Shopping does not hurt your rate. Ohio carriers expect post-SR22 drivers to get multiple quotes. Running quotes with 4–6 carriers in the same week generates multiple soft credit pulls, which are bundled by credit bureaus and treated as a single inquiry. You will not be penalized for rate shopping.
The optimal shopping window is 30–60 days before your SR-22 expires. Most carriers can bind a new policy to start the day your SR-22 ends, which means you transition immediately from your high-risk carrier to a standard carrier with no gap and no overlap. Waiting until after your SR-22 expires adds 2–4 weeks of processing time and costs you another month at your old rate.
What Actually Changes When Your SR-22 Requirement Ends
Your SR-22 requirement ends when your carrier files an SR-26 with the Ohio BMV confirming 3 years of continuous coverage. The BMV does not send you a notice. Your carrier may send one, but many don't. You are responsible for tracking the end date yourself — it's 3 years from your conviction date, not your filing date, not your license reinstatement date.

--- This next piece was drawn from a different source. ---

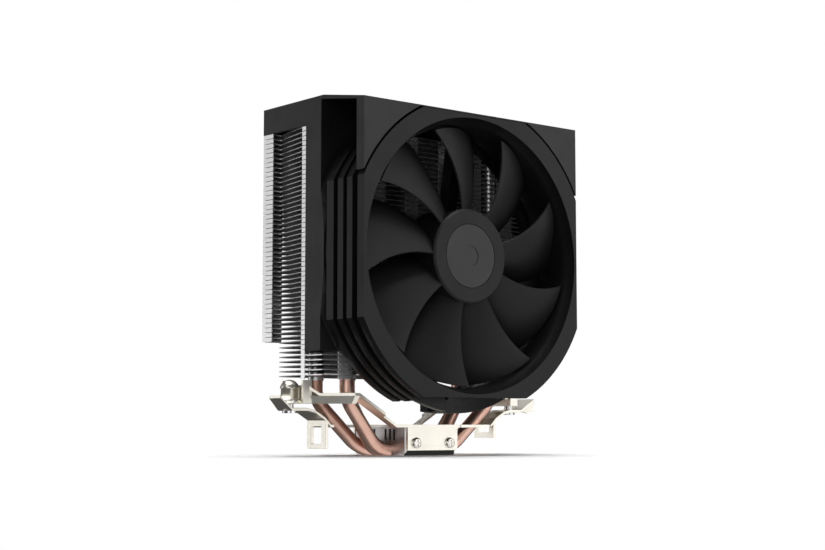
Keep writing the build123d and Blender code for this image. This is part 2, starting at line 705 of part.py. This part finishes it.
def hook_arm(tab_bottom_z, window_bottom_z, window_top_z, tip_x, tip_half):
    """Flat spring arm to the right, with a windowed hook and an outward finger plate."""
    top = BASE_Z + SHEET
    line = [
        (FLEX_X, top),
        (45.3, top),
        (HOOK_X, 16.2),
        (53.5, 19.2),
        (57.5, HOOK_FLAT_Z),
        (64.3, HOOK_FLAT_Z),
        (tip_x, 25.2),
    ]
    half = HOOK_WIDTH / 2
    plan = [
        (FLEX_X + FLEX_GAP / 2, flange_y()),
        (33.0, flange_y()),
        (45.3, -half),
        (57.0, -half),
        (tip_x, -tip_half),
        (tip_x, tip_half),
        (57.0, half),
        (43.6, half),
        (37.4, -5.5),
        (35.6, -12.2),
        (FLEX_X + FLEX_GAP / 2, -12.2),
    ]
    arm = bent_sheet(line, -30.0, 30.0) & prism_z(plan, 0.0, 60.0)
    tab = prism_y([
        (HOOK_X - 1.5, tab_bottom_z),
        (HOOK_X, tab_bottom_z),
        (HOOK_X, 15.5),
        (HOOK_X - 1.5, 14.2),
    ], -half, half)
    window = HOOK_WINDOW_WIDTH / 2
    tab -= box(HOOK_X - 3, HOOK_X + 3, -window, window, window_bottom_z, window_top_z)
    arm += tab
    return arm - disc_z(STUD_RADIUS, 10.0, 30.0, STUD_X)


def finger_gusset():
    """Small flange turned down along the front edge of the right finger plate."""
    outline = [(63.5, 19.6), (73.0, 24.6), (72.4, 19.4), (68.6, 18.6)]
    return prism_y(outline, -6.3, -5.1)


def stud():
    """Threaded stud fixed in the right hook arm, with a flat head underneath."""
    under = HOOK_FLAT_Z - SHEET
    shank = disc_z(STUD_RADIUS, under, 27.6, STUD_X)
    return shank + disc_z(3.0, under - 1.0, under, STUD_X)


def nut_seat_z():
    """Top of the saddle's floor."""
    return SADDLE_FLOOR_Z + SHEET


def nut_washer():
    """Plain washer between the saddle and the nut."""
    ring = disc_z(3.6, nut_seat_z(), nut_seat_z() + WASHER, STUD_X)
    return ring - disc_z(STUD_RADIUS + 0.6, 10.0, 40.0, STUD_X)


def dome_nut():
    """Hexagonal cap nut with a domed top, turned to pull its hook arm up."""
    seat = nut_seat_z() + WASHER
    across = NUT_FLATS / math.sqrt(3) * 2
    hexagon = extrude(RegularPolygon(across / 2, 6), amount=NUT_SHOULDER_Z - seat)
    nut = Pos(STUD_X, 0, seat) * hexagon
    cap = NUT_TOP_Z - NUT_SHOULDER_Z
    base_radius = across / 2 + 0.05
    ball_radius = (base_radius ** 2 + cap ** 2) / (2 * cap)
    dome = Pos(STUD_X, 0, NUT_TOP_Z - ball_radius) * Sphere(ball_radius)
    dome &= disc_z(NUT_FLATS, NUT_SHOULDER_Z, NUT_TOP_Z + 1.0, STUD_X)
    nut += dome
    return nut - disc_z(STUD_RADIUS + 0.6, seat - 1.0, 29.4, STUD_X)


# ---------------------------------------------------------------- all the pieces

def group(solids):
    """Equal pieces kept apart as separate solids in one group."""
    return Compound(children=list(solids))


pieces = {
    "top_cover": top_cover(),
    "fan_frame": fan_frame(),
    "fan_duct_ring": fan_duct_ring(),
    "fan_screws": group(fan_screws()),
    "impeller": impeller(),
    "hub_cap": hub_cap(),
    "rotor_yoke": rotor_yoke(),
    "magnet_ring": magnet_ring(),
    "motor_shaft": motor_shaft(),
    "shaft_clip": shaft_clip(),
    "sleeve_bearing": sleeve_bearing(),
    "stator_core": stator_core(),
    "stator_insulators": group(stator_insulators()),
    "stator_windings": group(stator_windings()),
    "fan_circuit_board": fan_circuit_board(),
    "board_components": group(board_components()),
    "upper_fins": group(stack(fin(True), SHORT_FIN_COUNT, FIN_COUNT - SHORT_FIN_COUNT)),
    "lower_fins": group(stack(fin(False), 0, SHORT_FIN_COUNT)),
    "base_block": base_block(),
    "front_bracket": bracket(),
    "rear_bracket": half_turn(bracket()),
    "bracket_screws": group(bracket_screws()),
    "right_hook_arm": hook_arm(7.2, 9.9, 12.9, 73.0, 6.3) + finger_gusset(),
    "left_hook_arm": half_turn(hook_arm(2.9, 5.0, 12.4, 69.5, 4.2)),
    "right_stud": stud(),
    "left_stud": half_turn(stud()),
    "right_nut_washer": nut_washer(),
    "left_nut_washer": half_turn(nut_washer()),
    "right_dome_nut": dome_nut(),
    "left_dome_nut": half_turn(dome_nut()),
}
pieces.update(heat_pipes())

for piece_name, piece in pieces.items():
    save(piece_name, piece)
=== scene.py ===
import json
import math

import bpy
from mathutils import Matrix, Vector


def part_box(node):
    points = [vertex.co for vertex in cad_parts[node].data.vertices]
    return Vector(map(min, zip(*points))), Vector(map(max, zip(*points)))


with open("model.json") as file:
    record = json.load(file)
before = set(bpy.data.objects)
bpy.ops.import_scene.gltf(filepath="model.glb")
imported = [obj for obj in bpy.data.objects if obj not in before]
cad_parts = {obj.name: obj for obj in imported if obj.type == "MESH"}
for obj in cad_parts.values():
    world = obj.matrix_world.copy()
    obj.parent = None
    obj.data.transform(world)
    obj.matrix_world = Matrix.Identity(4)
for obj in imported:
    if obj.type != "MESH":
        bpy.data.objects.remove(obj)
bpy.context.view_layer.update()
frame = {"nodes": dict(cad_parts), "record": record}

NODES = frame["nodes"]
MM = 0.001

scene = bpy.context.scene
scene.view_settings.view_transform = "Standard"
scene.view_settings.look = "None"


# ------------------------------------------------------------------ materials

GRAIN_DEPTH = 0.04 * MM      # moulded plastic's spark grain
LINE_DEPTH = 0.03 * MM       # drawn, brushed or turned lines
LAMINATION_DEPTH = 0.08 * MM
LAMINATION = 0.5 * MM        # thickness of one steel sheet in the motor
WAVE_PERIOD = 0.31           # of a wave texture at scale 1, about 2 pi / 20

NOISE_RANGE = (0.3, 0.7)     # the part of a noise that carries most of its variation
EDGE_RANGE = (0.52, 0.60)    # pointiness, from a flat surface to a rounded edge
FLAT_RANGE = (0.4, 0.8)      # how level a fin's surface is, from its edge to its face; level faces get painted shade

# Brightness of the base by slope, where 0 faces down and 0.5 is upright: the
# underside and the sides are bright, and the sloped foot between them is painted dark as shade.
FOOT_PAINTED_SHADE = ((0.02, 1.0), (0.05, 0.04), (0.40, 0.04), (0.46, 1.0))

# Sockets of a colour mix node, which go by number because their names repeat
MIX_FACTOR, MIX_FIRST, MIX_SECOND, MIX_RESULT = 0, 6, 7, 2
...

When your SR-22 ends, three things change: (1) You are no longer required to carry SR-22 liability coverage, which means you can shop any carrier, not just carriers that write SR-22. (2) Your carrier stops charging the SR-22 filing fee, typically $15–$25/year. (3) You exit the non-standard auto market and become eligible for standard carriers, which is where the rate improvement comes from.
What does not change: Your violation history. The DUI, points, or at-fault accident that triggered your SR-22 remains on your driving record and continues affecting your rate. Ohio BMV maintains DUI convictions on your public record for life, though most carriers only look back 5–7 years for pricing. The SR-22 requirement ending does not erase the violation — it just removes the state-mandated filing.
You do not need to notify the BMV when your SR-22 ends. Your carrier files the SR-26 automatically. You do not receive a new license or updated documentation. Your Ohio driver license remains valid as-is. The only action required from you is shopping for a new policy if you want a lower rate.